Mon domaine de recherche concerne principalement l'analyse et la modélisation des grands réseaux rencontrés en pratique, appelés graphes de terrain. Mes travaux visent à proposer de nouveaux outils issus de la théorie des graphes dans le but d'identifier des propriétés non triviales de ces réseaux et de définir de nouveaux modèles à même de les capturer. Dans ce contexte, j'ai proposé et étudié ces dernières années des modèles pour la topologie de l'internet, le routage au niveau IP, les réseaux mobiles, les réseaux juridiques et les phénomènes de diffusion. Ces travaux, centrés sur la modélisation, ont naturellement été accompagnés en amont de travaux liés à la métrologie ainsi qu'à l'analyse de ces réseaux.

Graphes bipartis

Un des intérêts de la capacité à identifier proprement des propriétés d'un réseau réside dans notre aptitude à utiliser des modèles de génération de graphes capables de produire des structures similaires. Ceci est crucial non seulement pour fournir un support pertinent pour des simulations mais aussi pour permettre d'améliorer la compréhension des propriétés observées. La difficulté réside notamment dans le fait que les propriétés étudiées doivent émerger à partir du modèle et non être simplement des paramètres de celui-ci. À ce titre, mes travaux basés sur les graphes bipartis ont montré la pertinence de cette approche, à la fois pour proposer des modèles pour la génération aléatoire de structures dans lesquelles un vaste ensemble de propriétés émerge naturellement mais aussi pour permettre l'analyse de nouvelles propriétés des réseaux.

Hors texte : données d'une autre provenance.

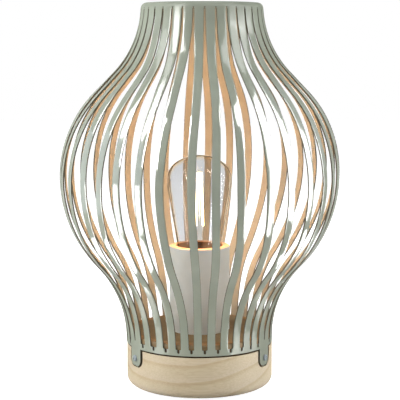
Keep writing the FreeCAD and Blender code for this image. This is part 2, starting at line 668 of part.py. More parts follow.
def globe_points(inset):
    """Half outline of the globe from its neck to its crown, moved in by the glass's thickness for the inside."""
    taper = math.radians(GLOBE_TAPER)
    shoulder = GLOBE_SHOULDER_RADIUS - inset
    rise = LAMP_TOP_Z - GLOBE_WIDEST_Z
    reach = GLOBE_RADIUS - GLOBE_SHOULDER_RADIUS
    crown = (reach ** 2 + rise ** 2 - GLOBE_SHOULDER_RADIUS ** 2) / (2.0 * (rise - GLOBE_SHOULDER_RADIUS))
    tilt = math.asin(reach / (crown - GLOBE_SHOULDER_RADIUS))
    joint = math.pi / 2.0 - tilt
    waist = GLOBE_WAIST_RADIUS - inset
    waist_centre = GLOBE_RADIUS - GLOBE_WAIST_RADIUS
    low_r = waist_centre + waist * math.cos(taper)
    low_z = GLOBE_WIDEST_Z - waist * math.sin(taper)
    neck_top = CAP_TOP_Z + GLOBE_NECK_ROUNDING
    taper_foot = low_r - (low_z - neck_top) * math.tan(taper)
    crown_r = crown - inset
    crown_z = LAMP_TOP_Z - crown
    return [
        (GLOBE_NECK_RADIUS - inset, CAP_TOP_Z - GLOBE_NECK_HEIGHT),
        (GLOBE_NECK_RADIUS - inset, CAP_TOP_Z),
        (taper_foot, neck_top),
        (low_r, low_z),
        ((waist_centre + waist * math.cos(taper / 2.0), GLOBE_WIDEST_Z - waist * math.sin(taper / 2.0)),
         (GLOBE_RADIUS - inset, GLOBE_WIDEST_Z)),
        ((reach + shoulder * math.cos(joint / 2.0), GLOBE_WIDEST_Z + shoulder * math.sin(joint / 2.0)),
         (reach + shoulder * math.cos(joint), GLOBE_WIDEST_Z + shoulder * math.sin(joint))),
        ((crown_r * math.sin(tilt / 2.0), crown_z + crown_r * math.cos(tilt / 2.0)), (0.0, LAMP_TOP_Z - inset)),
    ]


def lamp_globe():
    return turned(globe_points(0.0) + reversed_points(globe_points(GLASS)))


def lamp_stem():
    """Glass mount inside the globe: a flared foot in the neck and a rod that tapers to a tip."""
    foot = CAP_TOP_Z - GLOBE_NECK_HEIGHT
    return turned([(0.0, foot), (STEM_FLARE_RADIUS, foot), (STEM_RADIUS, foot + STEM_FLARE_HEIGHT),
                   (STEM_RADIUS, STEM_SHOULDER_Z), (STEM_TIP_RADIUS, STEM_TOP_Z), (0.0, STEM_TOP_Z)])


def filament_ends(angle):
    turn = math.radians(angle)
    low = FreeCAD.Vector(FILAMENT_BOTTOM_CIRCLE * math.cos(turn), FILAMENT_BOTTOM_CIRCLE * math.sin(turn), FILAMENT_BOTTOM_Z)
    high = FreeCAD.Vector(FILAMENT_TOP_CIRCLE * math.cos(turn), FILAMENT_TOP_CIRCLE * math.sin(turn), FILAMENT_TOP_Z)
    return low, high


def filament_angles():
    return [360.0 * (k + 0.5) / FILAMENT_COUNT for k in range(FILAMENT_COUNT)]


def lamp_filaments():
    return Part.makeCompound([wire_between(*filament_ends(angle), FILAMENT_RADIUS) for angle in filament_angles()])


def lamp_wires():
    """Centre wire with an arm to each filament's head, and a lead from the stem to each filament's foot."""
    hub = FreeCAD.Vector(0, 0, FILAMENT_TOP_Z + FILAMENT_TOP_CIRCLE)
    solids = [wire_between(FreeCAD.Vector(0, 0, STEM_TOP_Z + WIRE_GAP), hub, WIRE_RADIUS)]
    taper = (STEM_RADIUS - STEM_TIP_RADIUS) / (STEM_TOP_Z - STEM_SHOULDER_Z)
    seat = STEM_RADIUS - taper * (LEAD_FOOT_Z - STEM_SHOULDER_Z) + WIRE_RADIUS + WIRE_GAP
    for angle in filament_angles():
        low, high = filament_ends(angle)
        along = (high - low).normalize()
        solids.append(wire_between(hub, high + along * (WIRE_GAP + WIRE_RADIUS), WIRE_RADIUS))
        foot = FreeCAD.Vector(low.x, low.y, 0.0).normalize() * seat + FreeCAD.Vector(0, 0, LEAD_FOOT_Z)
        solids.append(wire_between(foot, low - along * (WIRE_GAP + WIRE_RADIUS), WIRE_RADIUS))
    return solids[0].multiFuse(solids[1:])


def lamp_driver():
    low = CAP_BOTTOM_Z + CAP_WALL + SEAT_GAP
    board = box((-DRIVER_WIDTH / 2.0, -DRIVER_THICKNESS / 2.0, low),
                (DRIVER_WIDTH / 2.0, DRIVER_THICKNESS / 2.0, low + DRIVER_HEIGHT))
    can = rod(CAPACITOR_RADIUS, low + GLASS, low + GLASS + CAPACITOR_LENGTH, 0.0,
              DRIVER_THICKNESS / 2.0 + CAPACITOR_RADIUS - GLASS / 2.0)
    return board.fuse(can)


def main():
    os.makedirs("parts", exist_ok=True)
    save("wood_base", wood_base())
    save("slat_shade", slat_shade())
    save("shade_screws", shade_screws())
    save("bottom_cover", bottom_cover())
    save("cover_screws", cover_screws())
    save("foot_pads", foot_pads())
    save("cord_bush", cord_bush())
    save("socket_cover", socket_cover())
    save("threaded_tube", threaded_tube())
    save("base_washer", base_washer())
    save("base_nut", hex_nut(NUT_BOTTOM_Z))
    save("cover_nut", hex_nut(CUP_FLOOR_Z))
    save("holder_cap", holder_cap())
    save("holder_sleeve", holder_sleeve())
    save("holder_insert", holder_insert())
    save("screw_shell", screw_shell())
    save("centre_contact", centre_contact())
    save("holder_terminals", holder_terminals())
    save("terminal_screws", terminal_screws())
    save("lamp_tip", lamp_tip())
    save("lamp_insulator", lamp_insulator())
    save("lamp_cap", lamp_cap())
    save("lamp_globe", lamp_globe())
    save("lamp_stem", lamp_stem())
    save("lamp_filaments", lamp_filaments())
    save("lamp_wires", lamp_wires())
    save("lamp_driver", lamp_driver())


main()
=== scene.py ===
import random
from math import asin, atan, atan2, cos, degrees, hypot, pi, radians, sin, sqrt, tan

import bmesh
import bpy
import numpy as np
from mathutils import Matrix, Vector


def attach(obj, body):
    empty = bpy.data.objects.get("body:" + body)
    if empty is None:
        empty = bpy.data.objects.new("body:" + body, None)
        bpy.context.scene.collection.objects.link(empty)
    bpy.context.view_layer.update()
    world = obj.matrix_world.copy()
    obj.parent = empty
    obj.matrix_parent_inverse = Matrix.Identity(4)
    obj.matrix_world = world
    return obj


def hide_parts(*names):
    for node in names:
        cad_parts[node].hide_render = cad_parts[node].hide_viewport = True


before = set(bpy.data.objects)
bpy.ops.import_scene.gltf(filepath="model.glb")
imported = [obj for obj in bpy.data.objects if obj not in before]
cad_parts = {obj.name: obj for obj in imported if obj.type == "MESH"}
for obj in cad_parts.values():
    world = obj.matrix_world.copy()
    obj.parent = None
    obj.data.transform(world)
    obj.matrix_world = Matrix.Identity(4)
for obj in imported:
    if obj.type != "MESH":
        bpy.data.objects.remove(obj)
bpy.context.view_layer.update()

# A table lantern: a shade of metal slats on a turned pine base, with a lit filament lamp in a round
# socket cover. The front faces -Y. Pieces are drawn in millimetres, and the rest is in metres.

MM = 0.001
TURN = 2.0 * pi
TINY = 1e-6

# Shade: one sheet, slit into slats and pressed out to a belly
SLATS = 36
PITCH = TURN / SLATS
SHEET = 1.3
CUT_EDGE = 0.2
HEIGHT = 374.0
BASE_RADIUS = 71.9
FOOT_RADIUS = BASE_RADIUS + 0.3
BAND_BOTTOM = 43.0
BAND_TOP = 48.9
FLARE_START = 46.5
FLARE_SHARE = 0.451  # hollow flare's radius as a share of its sum with the belly's lower radius
BELLY_Z = 208.0
BELLY_RADIUS = 136.5
SHOULDER_LINE = 26.7  # straight part of a slat between the belly and the neck
NECK_SHARE = 0.448  # hollow neck's radius as a share of its sum with the belly's upper radius
NECK_LINE = 5.0  # straight part of a slat below the rim
NECK_LEAN = radians(6.0)
RIM_RADIUS = 59.0
RIM_ROUNDING = 5.5
RIM_LOW = HEIGHT - RIM_ROUNDING * (1.0 - sin(NECK_LEAN))
RIM_LIP = 3.0
SLIT_TOP = RIM_LOW - 1.4
RELIEF = 0.85  # radius of the round relief at a slit's top
NOTCH_BOTTOM = 45.4
NOTCH_HALF = 0.95
FOOT_CORNER = 0.7
CLOSED_SEAM_HALF = 0.45  # half the strip between two slats' columns where the sheet isn't slit
ROW_STEP = 3.7
PROFILE_STEPS = 120  # rows for each line or arc of the profile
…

En particulier, j'ai pu mettre en évidence l'impact de la redondance des connexions existant au niveau biparti sur les propriétés observées dans les graphes simples. Les pistes ouvertes par ces travaux m'ont ainsi amené à proposer récemment un modèle triparti permettant de générer une structure bipartie plus proche de celle observée dans les réseaux réels.

Dynamique des réseaux

La problématique exposée ci-dessus s'intéresse à la structure d'un réseau à un instant donné. Mais bien sûr les réseaux évoluent en permanence, les nœuds et les liens qui les composent étant en constante modification. Un second axe de mes recherches s'est concentré sur les problématiques liées à la dynamique des réseaux et plus particulièrement à celle du routage au niveau IP dans le réseau Internet. Des données obtenues par l'équipe grâce à l'outil Radar permettent en effet de capturer la dynamique du routage tel qu'il est vu depuis une machine reliée à Internet vers un ensemble de destinations. Ces jeux de données se présentent comme des arbres de routage mesurés avec une grande fréquence et sur une grande période de temps. Ils ont ainsi permis de proposer un premier modèle de la dynamique de routage au niveau IP. Ce modèle tente de rendre compte à la fois des phénomènes liés à la répartition de charge sur le réseau et également des modifications de la topologie sous-jacente. De plus, il a permis de caractériser l'impact de la topologie sur la dynamique observée et de préciser celui de la fréquence de mesure.

Phénomènes de diffusion

La compréhension des phénomènes de diffusion dans les réseaux de communication est devenue aujourd'hui un enjeu clef, tant du point de vue théorique qu'applicatif. Malgré les efforts de la communauté scientifique pour proposer des modèles qui puissent rendre compte de ces phénomènes, la confrontation de ceux-ci à des données issues des réseaux réels reste un défi important, dû notamment au peu de données disponibles traitant de ces phénomènes à grande échelle. Au cours de ces dernières années, j'ai développé un axe de recherche qui exploite les traces d'utilisation d'un système d'échanges de fichiers pair-à-pair pour conduire des simulations permettant de tester la pertinence du modèle SIR, emblématique des modèles de type épidémiologique. Les résultats montrent que celui-ci est incapable de rendre compte de la plupart des propriétés liées à la diffusion, et ce même en proposant des extensions naturelles, que ce soit la prise en compte de l'hétérogénéité due à l'activité des pairs et à la popularité des fichiers échangés ou encore la prise en compte de poids dans la représentation du réseau sur lequel a lieu la diffusion. Ces résultats importants vont à l'encontre de l'idée répandue qui est faite dans le domaine et, de ce point de vue, adressent un message de précaution à la communauté utilisant cette famille de modèles. Un récent travail m'a également permis de montrer comment la prise en compte de certains aspects temporels permet de proposer un modèle dynamique à même de reproduire de façon plus réaliste les phénomènes de diffusion.